Requirements: Return, unaltered, every line from the beginning of the material below up to and including the one with "tie_play = 0.25;".

Source data:
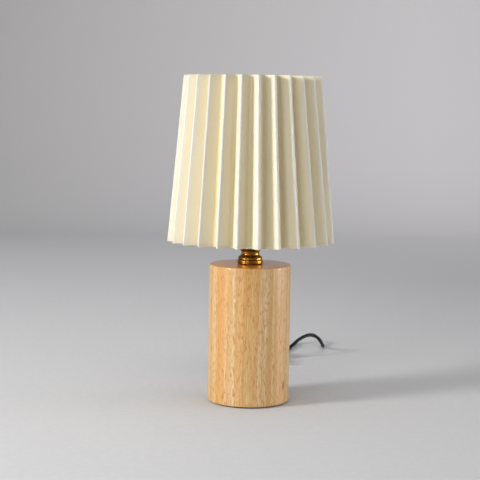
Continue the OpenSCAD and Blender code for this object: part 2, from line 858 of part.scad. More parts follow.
// Band round the coil's turns, on the side nearest the base
module coil_tie() {
    band_t = 0.6;
    inner_r = coil_outer_r - coil_pitch * coil_turns / 2 - cord_r - loose;
    outer_r = coil_outer_r + cord_r + loose - 0.4;
    inside = [outer_r - inner_r, coil_pitch + cord_d + 2 * tie_play];
    color("black")
        translate([coil_centre.x, coil_centre.y - (inner_r + outer_r) / 2, coil_z + coil_pitch / 2])
            rotate([90, 0, 90])
                linear_extrude(tie_w, center = true)
                    difference() {
                        rounded_rectangle(inside + 2 * band_t * [1, 1], 2.4 + band_t);
                        rounded_rectangle(inside, 2.4);
                    }
}
tie_w = 6;
tie_play = 0.25;

// Outer block of the switch between two heights, with a softer edge at one of them
module switch_block(low, high, soft) {
    edge = 1.5;
    bottom = soft == "low" ? edge : 0;
    top = soft == "high" ? edge : 0;
    hull()
        for (slab = [[low, bottom], [low + edge, 0], [high - edge - 0.1, 0], [high - 0.1, top]])
            translate([0, 0, slab[0]])
                linear_extrude(0.1)
                    rounded_rectangle([switch_l - 2 * slab[1], switch_w - 2 * slab[1]], 8 - slab[1], $fn = 32);
}

// Half of the cord's socket at both ends
module switch_sockets() {
    for (side = [-1, 1])
        translate([side * (switch_l / 2 - socket_l), 0, switch_split])
            rotate([0, side * 90, 0])
                cylinder(r = cord_r + seated, h = socket_l + overshoot);
}

switch_split = 8.5;
switch_wall = 1.8;
rocker_l = 19;
rocker_w = 11;
rocker_tilt = 9;
pivot_r = 1.5;
pivot_z = switch_h - 3.2;
pivot_cheek = 1.6;
boss_x = switch_l / 2 - 8;
boss_y = switch_w / 2 - 5;
screw_r = 1.3;

module switch_cavity(low, high) {
    translate([0, 0, low])
        linear_extrude(high - low)
            difference() {
                rounded_rectangle([switch_l - 2 * socket_l - 2, switch_w - 2 * switch_wall], 5);
                for (x = [-1, 1])
                    translate([x * boss_x, x * boss_y])
                        circle(3);
            }
}

module switch_lower_shell() {
    color("black")
        translate([switch_centre.x, switch_centre.y, 0])
            difference() {
                switch_block(0, switch_split, "low");
                switch_cavity(switch_wall, switch_split + overshoot);
                switch_sockets();
                for (x = [-1, 1])
                    translate([x * boss_x, x * boss_y, -overshoot]) {
                        cylinder(r = screw_r + seated, h = switch_split + 2 * overshoot);
                        cylinder(r = 2.4 + seated, h = overshoot + 2.5);
                    }
            }
}

module switch_upper_shell() {
    color("black")
        translate([switch_centre.x, switch_centre.y, 0])
            difference() {
                union() {
                    difference() {
                        switch_block(switch_split, switch_h, "high");
                        switch_cavity(switch_split - overshoot, switch_h - switch_wall);
                    }
                    for (side = [-1, 1])
                        translate([-2.6, side * (rocker_w / 2 + loose + pivot_cheek / 2) - pivot_cheek / 2, switch_split + 1])
                            cube([5.2, pivot_cheek, switch_h - switch_wall - switch_split]);
                }
                translate([-rocker_l / 2 - loose, -rocker_w / 2 - loose, switch_split])
                    cube([rocker_l + 2 * loose, rocker_w + 2 * loose, switch_h]);
                translate([0, 0, pivot_z])
                    rotate([90, 0, 0])
                        cylinder(r = pivot_r + running, h = rocker_w + 2 * loose + 2 * pivot_cheek - 0.4, center = true);
                switch_sockets();
                for (x = [-1, 1])
                    translate([x * boss_x, x * boss_y, switch_split - overshoot])
                        cylinder(r = screw_r + seated, h = 5.5 + overshoot);
            }
}

// Rocker, pressed down at its near end, with two pivot stubs
module switch_rocker() {
    half = rocker_l / 2;
    lift = half * sin(rocker_tilt);
    color("dimgray")
        translate([switch_centre.x, switch_centre.y, pivot_z])
            rotate([0, rocker_tilt, 0])
                union() {
                    rotate([90, 0, 0])
                        linear_extrude(rocker_w, center = true)
                            polygon([
                                [-half + 0.8, 3.2 + lift], [-half + 0.4, 1], [-half + 2, -1.2], [-3, -2.6],
                                [3, -2.6], [half - 2, -1.2], [half - 0.4, 1], [half - 0.8, 3.2 + lift],
                                [half / 2, 3.2 + lift / 2.4], [0, 3.4], [-half / 2, 3.2 + lift / 2.4]
                            ]);
                    rotate([90, 0, 0])
                        cylinder(r = pivot_r, h = rocker_w + 2 * loose + 2 * pivot_cheek - 1, center = true);
                }
}

// Two fixed brass contacts on the floor of the lower shell
module switch_contacts() {
    color("gold")
        translate([switch_centre.x, switch_centre.y, switch_wall])
            for (side = [-1, 1])
                translate([side * 9, 0, 0])
                    rotate([90, 0, 0])
                        linear_extrude(5, center = true)
                            polygon([
                                [-4, 0], [4, 0], [4, 4.5], [3.4, 4.5], [3.4, 0.6], [-3.4, 0.6],
                                [-3.4, 3], [-4, 3]
                            ]);
}

module switch_screws() {
    color("silver")
        translate([switch_centre.x, switch_centre.y, 0])
            for (x = [-1, 1])
                translate([x * boss_x, x * boss_y, 0.9])
                    difference() {
                        union() {
                            cylinder(r = screw_r, h = switch_split + 4);
                            cylinder(r = 2.4, h = 1.6);
                        }
                        cube([3.2, 0.7, 1.4], center = true);
                        cube([0.7, 3.2, 1.4], center = true);
                    }
}

relief_l = 16;
relief_root_r = 4.6;
relief_tip_r = cord_r + 1.1;
sleeve_r = 1.7;
sleeve_l = 10;
shank_r = 1.2;
pin_r = 2;
pin_l = 9;
pin_root = 6;

// Plug body with a ribbed strain relief and the sleeves round its pins
module plug_body() {
    ribs = 4;
    rib_step = (relief_l - 3) / ribs;
    waist_w = 2 * relief_root_r + 3;
    color("black")
        difference() {
            translate(plug_face) {
                translate([relief_l, 0, 0])
                    intersection() {
                        linear_extrude(plug_t, center = true)
                            polygon(concat(
                                [[0, -waist_w / 2]],
                                arc([plug_l - 3, -plug_w / 2 + 3], 3, 270, 360, 6),
                                arc([plug_l - 3, plug_w / 2 - 3], 3, 0, 90, 6),
                                [[plug_l * 0.45, plug_w / 2], [plug_l * 0.2, plug_w * 0.36], [0, waist_w / 2]]
                            ));
                        plug_side();
                        plug_outline();
                    }
                for (side = [-1, 1])
                    translate([relief_l + plug_l, side * pin_gap / 2, 0])
                        rotate([0, 90, 0])
                            cylinder(r = sleeve_r, h = sleeve_l);
                rotate([0, 90, 0])
                    rotate_extrude()
                        polygon(concat(
                            [[0, 0], [relief_tip_r, 0]],
                            [
                                for (i = [0:ribs - 1])
                                    let (x = 1.5 + i * rib_step, r = mix(relief_tip_r, relief_root_r, i / ribs))
                                    each [[r, x], [r, x + rib_step - 1.2], [r - 0.7, x + rib_step - 0.9], [r - 0.7, x + rib_step - 0.2]]
                            ],
                            [[relief_root_r, relief_l - 1], [relief_root_r, relief_l + 1], [0, relief_l + 1]]
                        ));
            }
            translate(plug_face - [overshoot, 0, 0])
                rotate([0, 90, 0])
                    cylinder(r = cord_r + seated, h = socket_l + overshoot);
            for (side = [-1, 1])
                translate(plug_face + [relief_l + plug_l - pin_root, side * pin_gap / 2, 0])
                    rotate([0, 90, 0])
                        cylinder(r = shank_r + seated, h = pin_root + sleeve_l + overshoot);
        }
}

// Outline of the plug from above: narrow at the cord, wide at the pins
module plug_outline() {
    waist = relief_root_r + 1.5;
    wide = plug_w / 2;
    linear_extrude(2 * plug_t, center = true)
        polygon(concat(
            [[0, -waist], [plug_l * 0.2, -waist - 1]],
            [[plug_l * 0.62, -wide], [plug_l - 2, -wide], [plug_l, -wide + 2]],
            [[plug_l, wide - 2], [plug_l - 2, wide], [plug_l * 0.62, wide]],
            [[plug_l * 0.2, waist + 1], [0, waist]]
        ));
}

// The plug from the side: rounded at the cord's end, flat above and below
module plug_side() {
    half = plug_t / 2;
    rotate([90, 0, 0])
        linear_extrude(2 * plug_w, center = true)
            polygon([
                [0, -relief_root_r], [plug_l * 0.25, -half + 0.6], [plug_l * 0.4, -half], [plug_l - 1.5, -half],
                [plug_l, -half + 1.5], [plug_l, half - 1.5], [plug_l - 1.5, half], [plug_l * 0.4, half],
                [plug_l * 0.25, half - 0.6], [0, relief_root_r]
            ]);
}

// Two pins: a shank in the sleeve and a thicker rounded tip
module plug_pins() {
    color("silver")
        for (side = [-1, 1])
            translate(plug_face + [relief_l + plug_l, side * pin_gap / 2, 0])
                rotate([0, 90, 0])
                    rotate_extrude()
                        polygon(concat(
                            [[0, -pin_root], [shank_r, -pin_root], [shank_r, sleeve_l], [pin_r, sleeve_l]],
                            arc([0.8, sleeve_l + pin_l - 1.2], 1.2, 0, 90, 6),
                            [[0, sleeve_l + pin_l]]
                        ));
}

base_pad();
wood_base();
threaded_tube();
bottom_washer();
bottom_nut();
brass_neck();
holder_cap();
porcelain_core();
screw_shell();
centre_contact();
terminal_screws();
holder_sleeve();
shade_ring_nut();
bulb_globe();
bulb_cap();
bulb_insulator();
bulb_contact();
shade_cloth();
top_ring();
bottom_ring();
shade_fitter();
fitter_arm(0);  // fitter_arm_1
fitter_arm(1);  // fitter_arm_2
fitter_arm(2);  // fitter_arm_3
shade_strut(0);  // shade_strut_1
shade_strut(1);  // shade_strut_2
shade_strut(2);  // shade_strut_3
shade_strut(3);  // shade_strut_4
shade_strut(4);  // shade_strut_5
strain_relief();
inner_cord();
live_wire();
neutral_wire();
cord_to_switch();
switch_lower_shell();
switch_upper_shell();
switch_rocker();
switch_contacts();
switch_screws();
cord_from_switch();
cord_coil();
coil_tie();
cord_to_plug();
plug_body();
plug_pins();
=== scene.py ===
import bpy
import bmesh
from math import acos, atan2, ceil, cos, exp, hypot, pi, radians, sin
from mathutils import Matrix, Vector, noise


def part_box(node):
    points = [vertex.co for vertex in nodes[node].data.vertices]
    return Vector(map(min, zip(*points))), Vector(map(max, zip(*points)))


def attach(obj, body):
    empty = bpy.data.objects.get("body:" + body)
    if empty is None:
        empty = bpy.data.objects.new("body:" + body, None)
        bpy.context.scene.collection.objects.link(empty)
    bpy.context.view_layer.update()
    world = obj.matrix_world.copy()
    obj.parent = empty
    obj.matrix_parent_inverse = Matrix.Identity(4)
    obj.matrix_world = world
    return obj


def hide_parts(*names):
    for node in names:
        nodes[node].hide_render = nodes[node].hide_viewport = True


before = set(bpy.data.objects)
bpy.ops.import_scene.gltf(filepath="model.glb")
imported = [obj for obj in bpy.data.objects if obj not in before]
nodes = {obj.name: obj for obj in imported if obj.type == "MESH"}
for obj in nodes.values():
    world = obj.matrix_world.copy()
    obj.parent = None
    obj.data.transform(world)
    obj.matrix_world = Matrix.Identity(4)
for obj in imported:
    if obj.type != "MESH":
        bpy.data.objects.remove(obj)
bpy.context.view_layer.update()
scene = bpy.context.scene
MM = 0.001


# Camera: the photograph's, fitted to the lamp's outline, with its angles in degrees

SENSOR_MM = 36
PHOTO_PX = 480
FOCAL_PX = 1327
CAMERA_PLACE = (-0.0113, -1.420, 0.320)
CAMERA_DOWN = 5.83
CAMERA_ROLL = 0.89

camera_data = bpy.data.cameras.new("camera")
camera_data.sensor_width = SENSOR_MM
camera_data.lens = FOCAL_PX / PHOTO_PX * SENSOR_MM
camera_data.clip_start = 0.05
camera_data.clip_end = 30
camera = bpy.data.objects.new("camera", camera_data)
scene.collection.objects.link(camera)
camera.matrix_world = (
    Matrix.Translation(CAMERA_PLACE)
    @ Matrix.Rotation(radians(90 - CAMERA_DOWN), 4, "X")
    @ Matrix.Rotation(radians(CAMERA_ROLL), 4, "Z")
)
scene.camera = camera


# Helpers for meshes and curves

def mix(a, b, k):
    return a + (b - a) * k


def add_object(name, data, body):
    """A new object in the scene, which rides on a body of the lamp if one is named."""
    obj = bpy.data.objects.new(name, data)
    scene.collection.objects.link(obj)
    if body:
        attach(obj, body)
    return obj


def mesh_object(name, verts, faces, body):
    """A new object with a smooth mesh."""
    mesh = bpy.data.meshes.new(name)
    mesh.from_pydata([Vector(v) for v in verts], [], faces)
    mesh.validate()
    mesh.shade_smooth()
    return add_object(name, mesh, body)


def smooth_by_angle(mesh, limit):
    """Shades a mesh smooth, with its edges sharper than the limit kept hard."""
    mesh.shade_smooth()
    bm = bmesh.new()
    bm.from_mesh(mesh)
    for edge in bm.edges:
        if len(edge.link_faces) != 2 or edge.calc_face_angle(0) > limit:
            edge.smooth = False
    bm.to_mesh(mesh)
    bm.free()


def catmull_rom(points, step):
    """Points every step or so on a smooth curve through the given ones."""
    pts = [points[0] * 2 - points[1], *points, points[-1] * 2 - points[-2]]
    out = []
    for i in range(1, len(pts) - 2):
        a, b, c, d = pts[i - 1:i + 3]
        ta = (b - a).length ** 0.5
        tb = ta + (c - b).length ** 0.5
        tc = tb + (d - c).length ** 0.5
        n = max(1, ceil((c - b).length / step))
        for k in range(n):
            t = ta + (tb - ta) * k / n
            a1 = a.lerp(b, t / ta)
            a2 = b.lerp(c, (t - ta) / (tb - ta))
            a3 = c.lerp(d, (t - tb) / (tc - tb))
            b1 = a1.lerp(a2, t / tb)
            b2 = a2.lerp(a3, (t - ta) / (tc - ta))
            out.append(b1.lerp(b2, (t - ta) / (tb - ta)))
    out.append(points[-1].copy())
    return out


# Cords, as points in millimetres along their middle lines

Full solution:
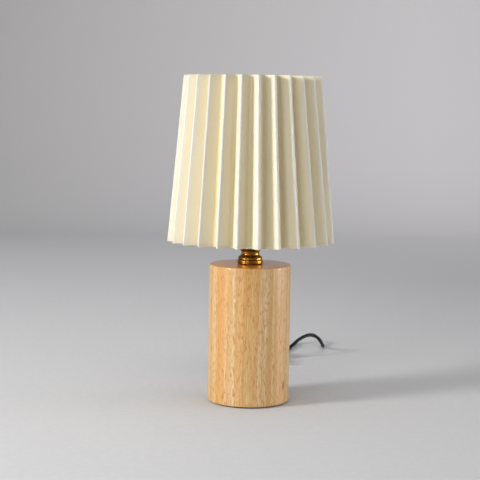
Continue the OpenSCAD and Blender code for this object: part 2, from line 858 of part.scad. More parts follow.
// Band round the coil's turns, on the side nearest the base
module coil_tie() {
    band_t = 0.6;
    inner_r = coil_outer_r - coil_pitch * coil_turns / 2 - cord_r - loose;
    outer_r = coil_outer_r + cord_r + loose - 0.4;
    inside = [outer_r - inner_r, coil_pitch + cord_d + 2 * tie_play];
    color("black")
        translate([coil_centre.x, coil_centre.y - (inner_r + outer_r) / 2, coil_z + coil_pitch / 2])
            rotate([90, 0, 90])
                linear_extrude(tie_w, center = true)
                    difference() {
                        rounded_rectangle(inside + 2 * band_t * [1, 1], 2.4 + band_t);
                        rounded_rectangle(inside, 2.4);
                    }
}
tie_w = 6;
tie_play = 0.25;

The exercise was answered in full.